= INSTRUCTIONS TO FOLLOW =
Repeat the listing below word for word, stopping after the line that contains "snug = 0.02".

[RECORD EXTRACTS start]

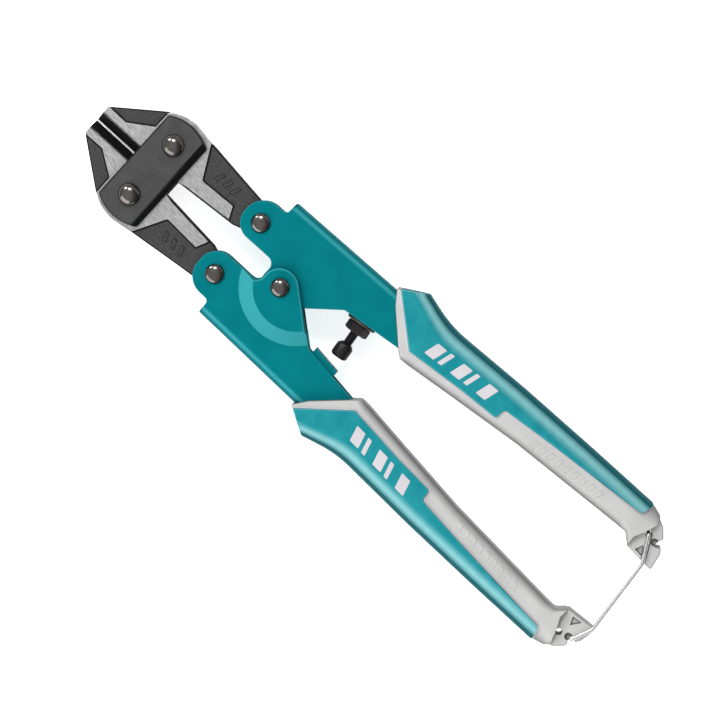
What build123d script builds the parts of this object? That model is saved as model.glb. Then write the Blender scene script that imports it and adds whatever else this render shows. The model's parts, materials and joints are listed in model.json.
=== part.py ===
"""Mini bolt cutters: two jaws, two link plates, two folded handles, grips, stop bolt and latch.

Axes: +X runs from the jaws to the handle ends, +Y to the right-hand handle, +Z up.
Sizes are in mm. Shapes are drawn round the centre pivot at mid thickness, then placed.
"""
import os
from math import acos, atan2, cos, degrees, hypot, sin

from build123d import *

# ---- driving dimensions ----
tip_x = -72.2            # jaw tip, from the centre pivot
hook_x = 134.3           # end of the hooks, from the centre pivot
grip_half = 9.0          # half thickness of the grips, the thickest part
jaw_pivot = (-50.5, 9.5)
arm_pivot = (-16.75, 9.93)

jaw_half = 3.5           # half thickness of the forged jaws
plate_gap = 0.1
plate_thick = 3.2
cheek_in = 3.7           # half of the gap inside the folded channels
sheet = 1.8              # sheet thickness of the channels
cheek_out = cheek_in + sheet
fold_r = 2.8             # outside radius of the fold along the spine
ear_step = 1.9           # how far the left ears stand outside the right ones
rivet_r = 2.3
jaw_rivet_r = 2.6
running = 0.05           # radial clearance of a running fit
loose = 0.2              # radial clearance of the centre pivot
snug = 0.02

core_half = 8.4          # hard grip core
core_under = 7.0         # core where the soft sleeve covers it
hook_half = 6.5
wire_r = 0.6
latch_hole = (126.7, 19.3)
bolt_r = 1.4
stop_x = 24.3            # stop bolt, along the channel

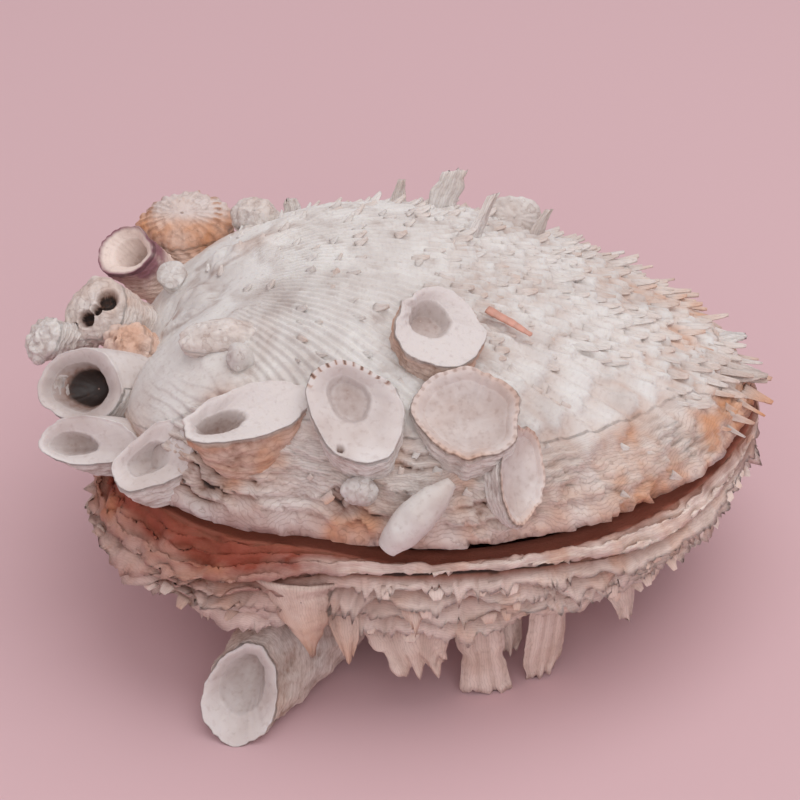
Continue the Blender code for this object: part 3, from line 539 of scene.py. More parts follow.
def upper_surface():
    """Points, quads, caps and fields of the upper valve: a thick bowl turned over."""
    sizes = bpy.context.scene.shell_sizes
    angle = np.arange(UPPER_COLUMNS) * TAU / UPPER_COLUMNS
    radius = periodic(RADII, angle)
    edge = CENTRE + radius[:, None] * np.stack([np.cos(angle), np.sin(angle)], 1)
    share = np.linspace(0.012, 1, UPPER_STEPS) ** 0.86
    plan = UMBO + share[:, None, None] * (edge[None] - UMBO)
    x, y = plan[..., 0].ravel(), plan[..., 1].ravel()
    points = np.stack([x, y, dome_height(x, y)], 1)
    normal = grid_normals(points, UPPER_STEPS, UPPER_COLUMNS)
    normal[normal[:, 2] < -0.2] *= -1
    lip = np.repeat(share, UPPER_COLUMNS)
    reach = np.hypot(x - UMBO[0], y - UMBO[1])
    bearing = np.arctan2(y - UMBO[1], x - UMBO[0])
    # The layers part along the whole lip, and over a broad band at the front.
    front = np.maximum(front_band(x, y), 0.75 * ramp(lip, 0.93, 0.975))
    # Ribs fan out from the umbo; the layers near the front edge run across them.
    wander = 0.012 * cloud(points, 16, 3)
    ribs = np.cos(sizes.rib_turns * (bearing + wander))
    ribs = ribs * ramp(reach, 12, 30) * (1 - front) * ramp(x, -42, -20)
    from_edge = (1 - lip) * np.tile(np.linalg.norm(edge - UMBO, axis=1), UPPER_STEPS)
    layers = saw(-(from_edge + 3.0 * cloud(points, 17, 21, 2) + cloud(points, 4.2, 23, 3)) / 2.7, 0.94)
    proud = 0.35 + ramp(cloud(points, 8.0, 24, 2), -0.35, 0.4)
    fine_layers = saw(-(from_edge + 1.2 * cloud(points, 11, 25) + 0.3 * cloud(points, 1.8, 27, 2)) / 1.1, 0.8)
    rough = cloud(points, 5.0, 31, 4)
    lumps = cloud(points, 13.0, 41, 2)
    left = ramp(-x, 18, 40)
    height = sizes.rib_relief / MM * ribs
    height += front * (1.5 * proud * (layers - 0.5) + 0.4 * fine_layers - 0.6)
    crust = left * ramp(cloud(points, 11.0, 43, 2), -0.1, 0.25)
    height += 0.28 * rough + (0.35 + 0.25 * left) * lumps + crust * (0.5 + 0.9 * np.abs(cloud(points, 4.0, 45, 3)))
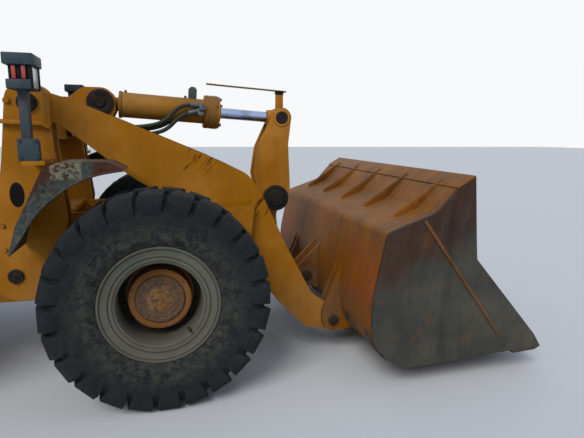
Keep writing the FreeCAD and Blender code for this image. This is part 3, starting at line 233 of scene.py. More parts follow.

[RECORD EXTRACTS end]

= RESULT OF THE EXERCISE =
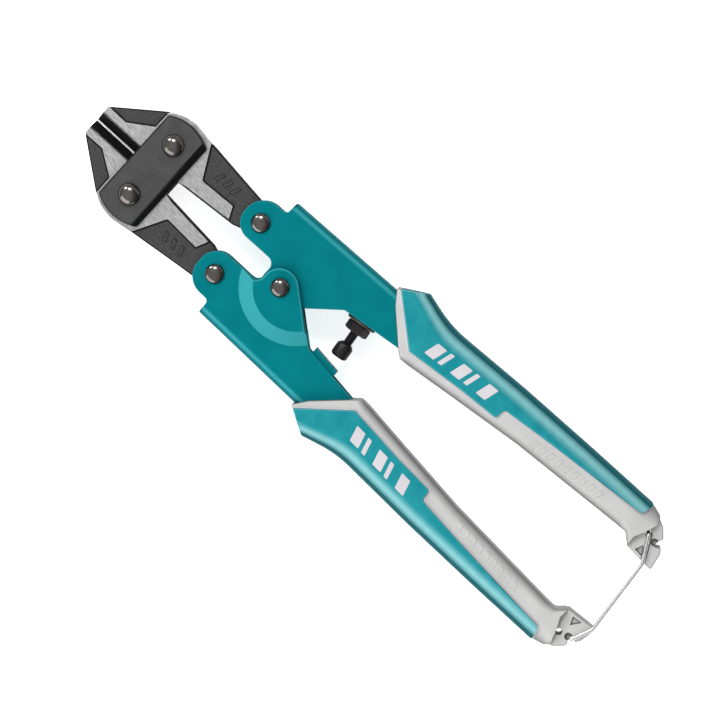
What build123d script builds the parts of this object? That model is saved as model.glb. Then write the Blender scene script that imports it and adds whatever else this render shows. The model's parts, materials and joints are listed in model.json.
=== part.py ===
"""Mini bolt cutters: two jaws, two link plates, two folded handles, grips, stop bolt and latch.

Axes: +X runs from the jaws to the handle ends, +Y to the right-hand handle, +Z up.
Sizes are in mm. Shapes are drawn round the centre pivot at mid thickness, then placed.
"""
import os
from math import acos, atan2, cos, degrees, hypot, sin

from build123d import *

# ---- driving dimensions ----
tip_x = -72.2            # jaw tip, from the centre pivot
hook_x = 134.3           # end of the hooks, from the centre pivot
grip_half = 9.0          # half thickness of the grips, the thickest part
jaw_pivot = (-50.5, 9.5)
arm_pivot = (-16.75, 9.93)

jaw_half = 3.5           # half thickness of the forged jaws
plate_gap = 0.1
plate_thick = 3.2
cheek_in = 3.7           # half of the gap inside the folded channels
sheet = 1.8              # sheet thickness of the channels
cheek_out = cheek_in + sheet
fold_r = 2.8             # outside radius of the fold along the spine
ear_step = 1.9           # how far the left ears stand outside the right ones
rivet_r = 2.3
jaw_rivet_r = 2.6
running = 0.05           # radial clearance of a running fit
loose = 0.2              # radial clearance of the centre pivot
snug = 0.02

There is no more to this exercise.